The Viewer’s Position and the Contract of Regard
We meet the sitter just below eye level. He turns toward us without leaning in, as if pausing between duties. The portrait establishes a contract of regard: you will read the signs that define my standing, and I will meet your look without theatricality. The red insignia and the coat of arms perform their public functions, but the calm intelligence in the eyes conducts the private exchange. Velázquez’s poise keeps ceremony and encounter in perfect balance.
Material Truth and the Passage of Time
The surface retains time’s quiet signatures: a fine craquelure across the darks, subtle scumbles in the gray air, and slightly raised highlights along the collar’s edge. Velázquez never hides the making. The portrait’s honesty—visible in the facture itself—echoes the sitter’s own plain virtues. In a culture that loved display, the painter’s decision to let paint remain paint is a parallel form of integrity.

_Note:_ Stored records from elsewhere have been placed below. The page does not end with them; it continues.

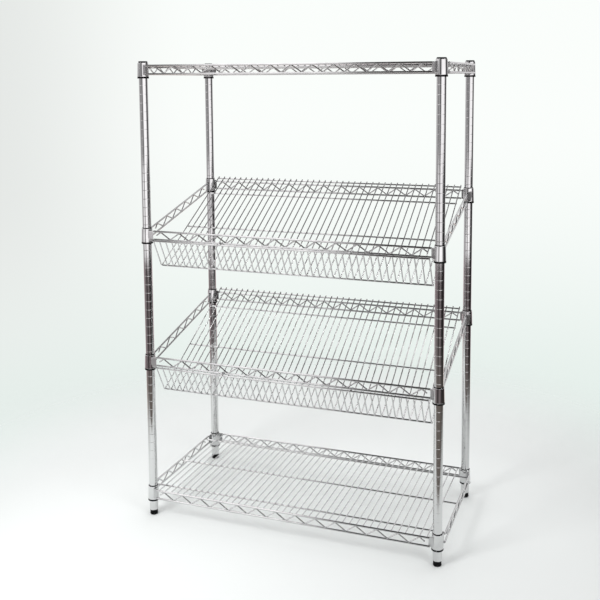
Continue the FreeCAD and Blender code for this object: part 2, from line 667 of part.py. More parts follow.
def addSubpart(label, master, x="0", y="0", z="0"):
    link = doc.addObject("App::Link", label)
    link.Label = label
    link.LinkedObject = master
    link.LinkTransform = True
    place(link, x, y, z)
    subparts.append(link)


def addPosts():
    masters = (("post", makePost()), ("post_cap", makeCap()), ("foot", makeFoot()), ("foot_stud", makeStud()))
    for name, master in masters:
        for corner, sideX, sideY in corners:
            x, y = signed(sideX, "Derived.halfX"), signed(sideY, "Derived.halfY")
            addSubpart(f"{name}_{corner}", master, x, y)
    bush = makeBush()
    addSubpart("foot_bushes", makeCornerSet("FootBushes", lambda corner: bush))


def addTrusses(shelf, height, frontTruss, sideTruss, offset, rise):
    """Front, rear, left and right trusses; rise is how far the rear stands above the front."""
    depth, width = f"(Derived.halfY + {offset})", f"(Derived.halfX + {offset})"
    middle = f"{height} + Sizes.chordMiddle"
    addSubpart(f"{shelf}_front_truss", frontTruss, y=f"-{depth}", z=middle)
    addSubpart(f"{shelf}_rear_truss", frontTruss, y=depth, z=f"{middle} + {rise}")
    addSubpart(f"{shelf}_left_truss", sideTruss, x=f"-{width}", z=f"{middle} + {rise} / 2")
    addSubpart(f"{shelf}_right_truss", sideTruss, x=width, z=f"{middle} + {rise} / 2")


def makeSleeveSets(name, sleeve, rearLift="0"):
    """The sleeves on the left pair of posts and on the right pair."""
    return {side: makeCornerSet(name + side, lambda corner: sleeve, rearLift,
                                [corner for corner in corners if corner[1] == sideX])
            for side, sideX in (("left", -1), ("right", 1))}


def addSleeves(shelf, height, sleeveSets):
    for side, sleeves in sleeveSets.items():
        addSubpart(f"{shelf}_sleeves_{side}", sleeves, z=height)


def addFlatShelves(sleeve):
    sleeveSets = makeSleeveSets("FlatSleeves", sleeve)
    collars = makeFlatCollars()
    lengthX = "Sizes.postSpanX - 2 * Sizes.flatEarReach"
    lengthY = "Sizes.postSpanY - 2 * Sizes.flatEarReach"
    frontTruss = makeTruss("FlatFrontTruss", "X", lengthX, lengthX)
    sideTruss = makeTruss("FlatSideTruss", "Y", lengthY, lengthY)
    wires, rods = makeDeckWires(), makeDeckRods()
    for shelf, height in (("top_shelf", "Derived.topHeight"), ("bottom_shelf", "Derived.bottomHeight")):
        addSleeves(shelf, height, sleeveSets)
        addSubpart(f"{shelf}_collars", collars, z=height)
        addTrusses(shelf, height, frontTruss, sideTruss, "Sizes.trussOffset", "0")
        addSubpart(f"{shelf}_wires", wires, z=height)
        addSubpart(f"{shelf}_rods", rods, z=height)


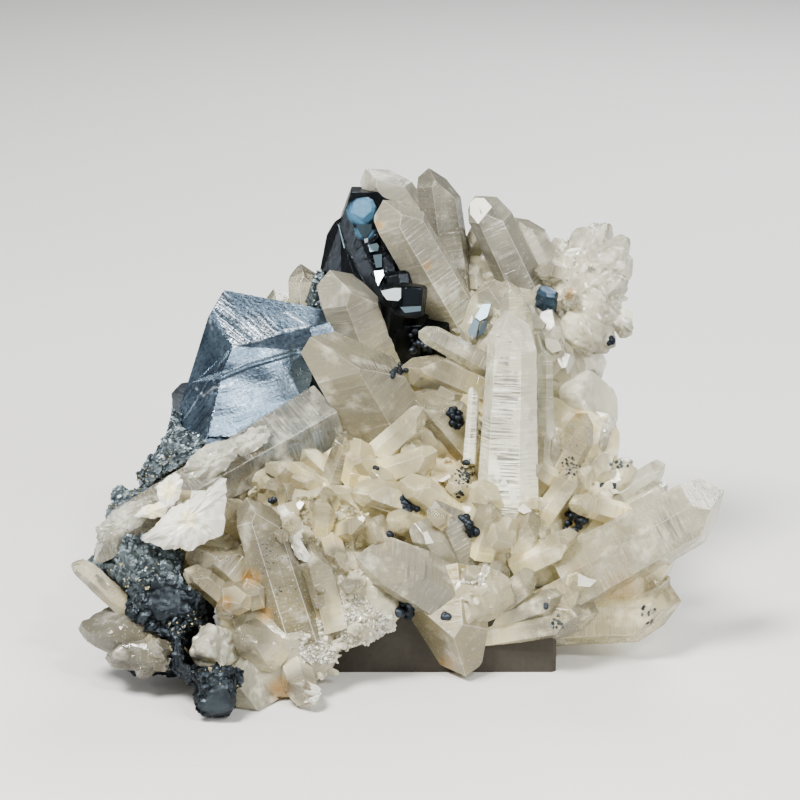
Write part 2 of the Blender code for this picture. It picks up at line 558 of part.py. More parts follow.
def sprouts(quartz):
    """Small crystals all over the cluster: in the front view's patches, and around the back and the top."""
    tree = tree_of(quartz)
    eye = VIEW_MIDDLE - AWAY * EYE_DISTANCE
    found = {}
    for patch, (left, right, low, high, count, length, width) in SPROUT_PATCHES.items():
        chance = random.Random(patch)
        for number in range(count):
            aim = seen(chance.uniform(left, right), chance.uniform(low, high), 0)
            place, normal, _, _ = tree.ray_cast(eye, (aim - eye).normalized())
            if place and place.z > LOWEST_SPROUT:
                found[f"{patch}_{number}"] = grown_at(chance, place, normal, length, width)
    for patch, (count, length, width, lowest_turn, highest_turn) in BACK_PATCHES.items():
        chance = random.Random(patch)
        for number in range(count):
            turn = math.radians(lowest_turn + (highest_turn - lowest_turn) * (number + 0.5) / count)
            rise = math.radians(chance.uniform(*BACK_RISE))
            way = Vector((math.cos(turn) * math.cos(rise), math.sin(turn) * math.cos(rise), math.sin(rise)))
            aim = BACK_AIM + Vector((chance.uniform(-1, 1), 0, chance.uniform(-1, 1))) * BACK_SPREAD
            place, normal, _, _ = tree.ray_cast(aim + way * EYE_DISTANCE, -way)
            if place and place.z > LOWEST_SPROUT and place.y > BACK_START:
                found[f"{patch}_{number}"] = grown_at(chance, place, normal, length, width)
    return found


def bead_solids(tree, beads):
    """Round lumps that sit where the front view's lines meet the quartz."""
    eye = VIEW_MIDDLE - AWAY * EYE_DISTANCE
    solids = []
    for across, up, size in beads:
        aim = seen(across, up, 0)
        place, normal, _, _ = tree.ray_cast(eye, (aim - eye).normalized())
        middle = place - (aim - eye).normalized() * size * MM * BEAD_RISE
        solids.append(lump(f"bead_{across}_{up}", middle, (size, size, size), BEAD_FACES))
    return solids


def large_bournonite_solids(grow=0.0):
    """The large blocky crystal with its ledges, lower left of the top."""
    return [crystal_block(inside, faces, grow) for inside, *faces in LARGE_BLOCKS]


def cogwheel_solids(grow=0.0):
    """The cogwheel crystal at the top, with its teeth and the small crystals at its foot."""
    solids = [crystal_block(inside, faces, grow) for inside, *faces in COGWHEEL_BLOCKS]
    return solids + [cog(name, grow=grow, **shape) for name, shape in COGS.items()]


def small_cog_solids(name, grow=0.0):
    """A small tabular crystal that stands on its own."""
    return [cog(name, grow=grow, **SMALL_COGS[name])]


def block_solid(grow=0.0):
    """The display block, with its origin in the middle of its underside."""
    solid = bmesh.new()
    size = Vector((BLOCK_WIDTH + 2 * grow, BLOCK_DEPTH + 2 * grow, BLOCK_HEIGHT + grow))
    middle = Vector((0, 0, size.z / 2))
    bmesh.ops.create_cube(solid, size=1, matrix=Matrix.Translation(middle) @ Matrix.Diagonal(size).to_4x4())
    upper = [edge for edge in solid.edges if max(vert.co.z for vert in edge.verts) > middle.z]
    bmesh.ops.bevel(solid, geom=upper, offset=BLOCK_BEVEL, segments=1, affect="EDGES")
    return solid


def ground_solid():
    """What lies below the lowest height that a mineral may reach."""
    solid = bmesh.new()
    size = Vector((GROUND_WIDTH, GROUND_WIDTH, GROUND_DEPTH))
    middle = Vector((0, 0, FLOOR_GAP - GROUND_DEPTH / 2))
    bmesh.ops.create_cube(solid, size=1, matrix=Matrix.Translation(middle) @ Matrix.Diagonal(size).to_4x4())
    return solid


def main():
    remove_everything()
    first = united("first_quartz", quartz_solids())
    little = sprouts(first)
    remove(first)
    quartz = united("quartz_cluster", quartz_solids()
                    + [spire(name, **shape) for name, shape in little.items()])
    grown_quartz = united("grown_quartz", quartz_solids(CLEARANCE)
                          + [spire(name, grow=CLEARANCE, **shape) for name, shape in little.items()])
    large = united("bournonite_large", large_bournonite_solids())
    cogwheel = united("bournonite_cogwheel", cogwheel_solids())
    bead_ground = tree_of(quartz, cogwheel)
    ground = as_object("ground", ground_solid())
    grown_block = as_object("grown_block", block_solid(CLEARANCE))
    grown_large = united("grown_large", large_bournonite_solids(CLEARANCE))
    grown_bournonite = [grown_large, united("grown_cogwheel", cogwheel_solids(CLEARANCE))]
    grown_bournonite += [united("grown_" + name, small_cog_solids(name, CLEARANCE)) for name in SMALL_COGS]
    cut_away(quartz, [ground, grown_block] + grown_bournonite)
    matrix = united("sulphide_matrix", [lump(name, seen(*middle), sizes, MATRIX_FACES)
                                        for name, (middle, sizes) in MATRIX_LUMPS.items()])
    cut_away(matrix, [ground, grown_block, grown_quartz] + grown_bournonite)
    bournonites = [large, cogwheel]
    bournonites += [cut_away(united(name, small_cog_solids(name)), [grown_large]) for name in SMALL_COGS]
    for name, beads in BEADS.items():
        clump = united(name, bead_solids(bead_ground, beads))
        bournonites.append(cut_away(clump, [grown_quartz] + grown_bournonite))
    block = as_object("display_block", block_solid())
    for cutter in [ground, grown_block, grown_quartz] + grown_bournonite:
        remove(cutter)
    for kind, nodes in (("quartz", [quartz]), ("sulphide", [matrix]), ("bournonite", bournonites),
                        ("block", [block])):
        for node in nodes:
            keep_largest_body(node)
            node.data.materials.clear()
            node.data.materials.append(finish(kind))


if __name__ == "__main__":
    main()
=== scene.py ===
import bisect
import math
import random

import bmesh
import bpy
from mathutils import Matrix, Vector, noise
from mathutils.bvhtree import BVHTree


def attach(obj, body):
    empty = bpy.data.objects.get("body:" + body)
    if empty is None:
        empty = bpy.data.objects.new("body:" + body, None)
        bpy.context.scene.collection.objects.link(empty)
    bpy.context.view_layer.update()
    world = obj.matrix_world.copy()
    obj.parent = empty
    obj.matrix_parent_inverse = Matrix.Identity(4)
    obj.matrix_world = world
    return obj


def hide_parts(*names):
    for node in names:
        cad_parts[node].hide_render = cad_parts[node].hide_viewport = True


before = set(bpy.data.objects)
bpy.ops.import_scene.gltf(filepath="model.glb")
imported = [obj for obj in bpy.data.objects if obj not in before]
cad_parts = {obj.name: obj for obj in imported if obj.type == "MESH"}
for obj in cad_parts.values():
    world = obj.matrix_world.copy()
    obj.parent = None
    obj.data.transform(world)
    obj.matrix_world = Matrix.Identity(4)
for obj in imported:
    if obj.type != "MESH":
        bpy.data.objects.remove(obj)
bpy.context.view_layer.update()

# The vectors of noise come from this seed.
noise.seed_set(7)

MM = 0.001
GOLDEN_TURN = math.pi * (3 - math.sqrt(5))
SAME_PLACE = 1e-7

# The front view that places are given in, as millimetres across, up and away from the eye
EYE_ELEVATION = math.radians(18)
EYE_DISTANCE = 0.500
VIEW_WIDTH = 0.140
VIEW_MIDDLE = Vector((-0.0073, -0.0053, 0.0453))
ACROSS = Vector((1, 0, 0))
UP = Vector((0, math.sin(EYE_ELEVATION), math.cos(EYE_ELEVATION)))
AWAY = Vector((0, math.cos(EYE_ELEVATION), -math.sin(EYE_ELEVATION)))
EYE = VIEW_MIDDLE - AWAY * EYE_DISTANCE

SENSOR_WIDTH = 36

# How a quartz point is cut: the tilt of its faces, and how far from the tip they start in parts of the width
RHOMB_TILT = math.radians(51.8)
LARGE_FACE_DROP = (0, 0.12)
SMALL_FACE_DROP = (-0.3, -0.1)
UNEVEN_SIDES = (0.94, 1.06)

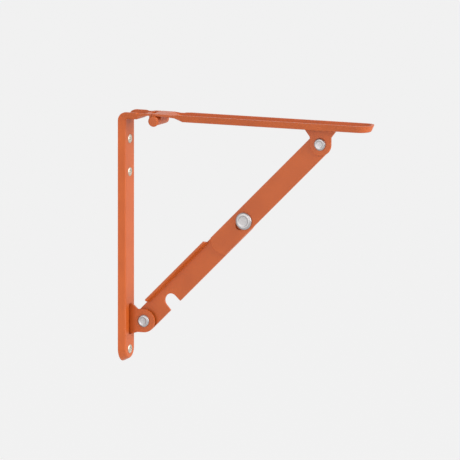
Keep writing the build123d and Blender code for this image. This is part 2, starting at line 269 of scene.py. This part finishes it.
def grid_object(name: str, points: np.ndarray, start: np.ndarray, stop: np.ndarray) -> bpy.types.Object:
    """Makes a closed mesh from rings of points and the two poles that close it.

    Args:
        name: the piece's name.
        points: ring by ring, an array of (rings, around, 3) in metres.
        start: the pole before the first ring.
        stop: the pole after the last ring.

    Returns:
        The new object, smooth shaded, with faces pointing outwards.
    """
    rings, around = points.shape[:2]
    vertices = np.vstack([points.reshape(-1, 3), start[None], stop[None]])
    row, column = np.meshgrid(np.arange(rings - 1), np.arange(around), indexing="ij")
    beside = (column + 1) % around
    corners = [row * around + column, row * around + beside]
    corners += [(row + 1) * around + beside, (row + 1) * around + column]
    quads = np.stack(corners, axis=-1).reshape(-1, 4)
    turn = np.arange(around)
    step = (turn + 1) % around
    last = (rings - 1) * around
    pole = np.full(around, rings * around)
    first_cap = np.stack([pole, step, turn], axis=-1)
    last_cap = np.stack([pole + 1, last + turn, last + step], axis=-1)
    mesh = bpy.data.meshes.new(name)
    mesh.from_pydata(vertices.tolist(), [], quads.tolist() + first_cap.tolist() + last_cap.tolist())
    mesh.update()
    turn_outward(mesh)
    mesh.shade_smooth()
    piece = bpy.data.objects.new(name, mesh)
    bpy.context.scene.collection.objects.link(piece)
    return piece


@dataclass
class Turned:
    """A turned piece: a profile carried round an axis.

    A point is the centre, plus along times the axis's direction, plus radius times a turned cross direction.
    """

    name: str
    node: str
    body: str
    slot: str
    centre: tuple[float, float, float]
    way: Way
    profile: list[tuple[float, float, float]]
    around: int = 96

    def angles(self) -> np.ndarray:
        """Turn angles of one ring's points."""
        return np.linspace(0, 2 * math.pi, self.around, endpoint=False)

    def points(self) -> tuple[np.ndarray, np.ndarray]:
        """Works out the rings.

        Returns:
            Distances along the axis and radii, each an array of (rings, around), in metres.
        """
        line = rounded(self.profile) * MM
        along = np.repeat(line[1:-1, :1], self.around, axis=1)
        radius = np.repeat(line[1:-1, 1:], self.around, axis=1)
        return along, radius

    def place(self, along: np.ndarray, u: np.ndarray, v: np.ndarray) -> np.ndarray:
        """Puts axis coordinates into the bracket's frame.

        Args:
            along: distance along the piece's own axis.
            u: first cross distance.
            v: second cross distance.

        Returns:
            Points in metres.
        """
        x, y, z = self.centre
        if self.way is Way.NEAR:
            return np.stack([x + u, y - along, z + v], axis=-1)
        return np.stack([x + along, y + u, z + v], axis=-1)

    def pole(self, end: tuple[float, float, float]) -> np.ndarray:
        """The point on the axis that closes one end.

        Args:
            end: the profile's first or last point.

        Returns:
            The point in metres.
        """
        return self.place(np.array(end[0] * MM), np.array(0.0), np.array(0.0))

    def build(self, material: bpy.types.Material) -> bpy.types.Object:
        """Makes the piece, dresses it, and lets it stand for its node.

        Args:
            material: its finish.

        Returns:
            The finished object.
        """
        along, radius = self.points()
        rings = self.place(along, radius * np.cos(self.angles()), radius * np.sin(self.angles()))
        piece = grid_object(self.name, rings, self.pole(self.profile[0]), self.pole(self.profile[-1]))
        piece.data.materials.append(material)
        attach(piece, self.body)
        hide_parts(self.node)
        log.info("%s stands for %s", self.name, self.node)
        return piece


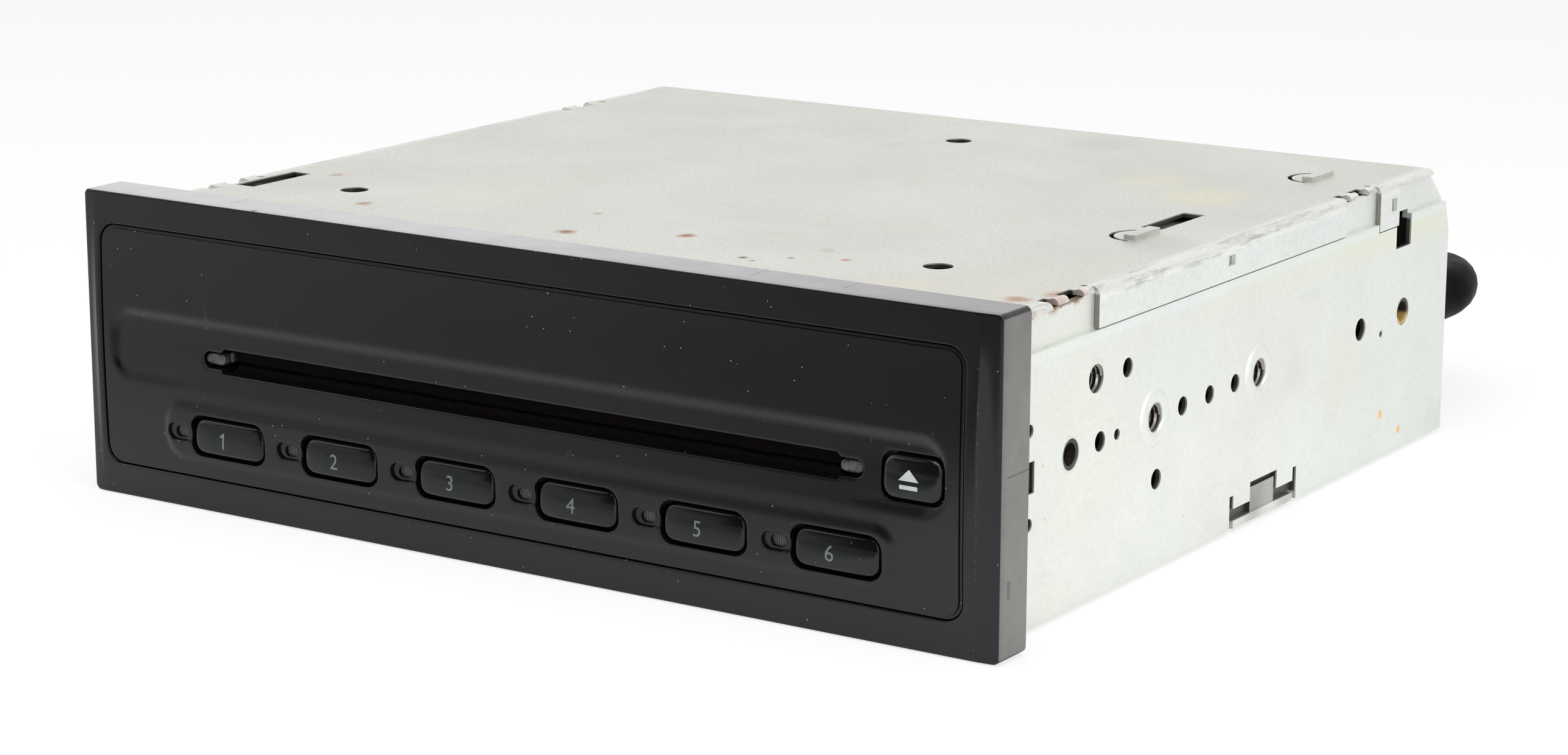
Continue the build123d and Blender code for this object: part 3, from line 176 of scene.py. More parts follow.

Legacy and Continuing Resonance
The painting models a kind of official portrait that still feels contemporary: clear, unembellished, and psychologically exact. Later artists—from Goya to Sargent—learned from this method how to stage authority without bombast, how to let light and bearing tell the story. Today the image reads as a reminder that institutions are human, anchored in people whose faces reveal the mixed textures of responsibility, patience, and pride.
Conclusion
“Francisco Bandrés de Abarca” distills Velázquez’s mature portraiture into essentials: a head in light, a collar like a blade of focus, an emblem and arms that speak without shouting, and a field of air where presence breathes. The painting respects the social grammar of seventeenth-century Spain while quietly elevating the individual who must inhabit it. With a palette of blacks, warms, and one decisive red, Velázquez composes not just a likeness but a philosophy of representation—authority without exaggeration, character without ornament, truth arriving through the least possible means.